La plage de vitesse autorisée avec les volets en position atterrissage est très réduite: 60kt-65kt, c’est une raison supplémentaire pour stabiliser la vitesse en approche assez tôt.

8 Une limitation inhabituelle figure au manuel de vol (2-15): le vol est interdit par forte pluie. Il semble que cette limitation ne figure pas sur les manuels des versions à essence, je pense donc qu’il s’agit d’une limitation due au fait que l’eau et l’électricité ne font pas bon ménage.

9 Replanification: bien que la partie NCO me semble muette sur ce point, je ne vois rien qui s’oppose à replanifier.

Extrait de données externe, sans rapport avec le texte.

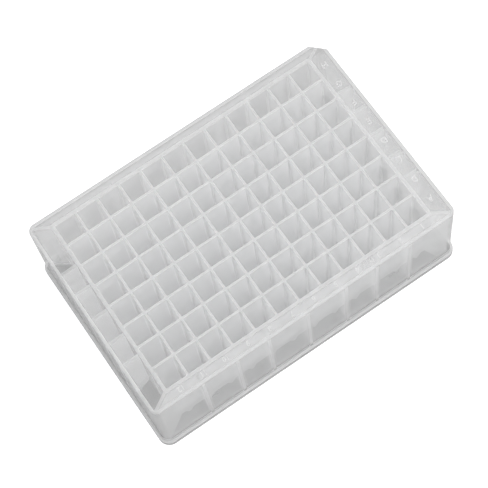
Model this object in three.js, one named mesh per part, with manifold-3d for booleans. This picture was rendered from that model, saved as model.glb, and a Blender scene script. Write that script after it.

Par exemple, dans le cas d’un vol de navigation, que vous avez planifié avec 30 mn de réserve, ou d’un vol local hors la vue de l’aérodrome planifié également avec 30 mn de réserve, en fin de vol, dès que vous voyez votre aérodrome de destination, ou dès que vous voyez à nouveau votre aérodrome de départ, et pour autant que vous ne comptiez plus le perdre de vue, vous avez selon moi le droit de replanifier votre réserve et de la descendre à 10mn. Dans l’exemple d’un SOH à 60% que j’a pris depuis le débit, ça vous fait gagner 21%, donc un tour de piste (12%), voire un tour de piste suivi d’un tour de piste basse hauteur.

10 La réserve finale est définie dans un AMC, ce qui veut dire qu’on peut déposer un moyen alternatif de conformité proposant une réserve finale calculée autrement. Je pense que sur un aérodrome muni de deux pistes, sous certaines conditions d’expérience des pilotes, de météo, de planification, et de documentation de la consommation réelle d’énergie, on pourrait envisager une réserve plus petite que les 10 mn à puissance maximum continue si on reste en tour de piste, par exemple celle du manuel de vol de 10 minutes à 20kW, et aussi qu’on pourrait envisager, sur des itinéraires définis à l’avance qui quitteraient la vue de l’aérodrome, une réserve finale inférieure aux 30 mn de l’AMC.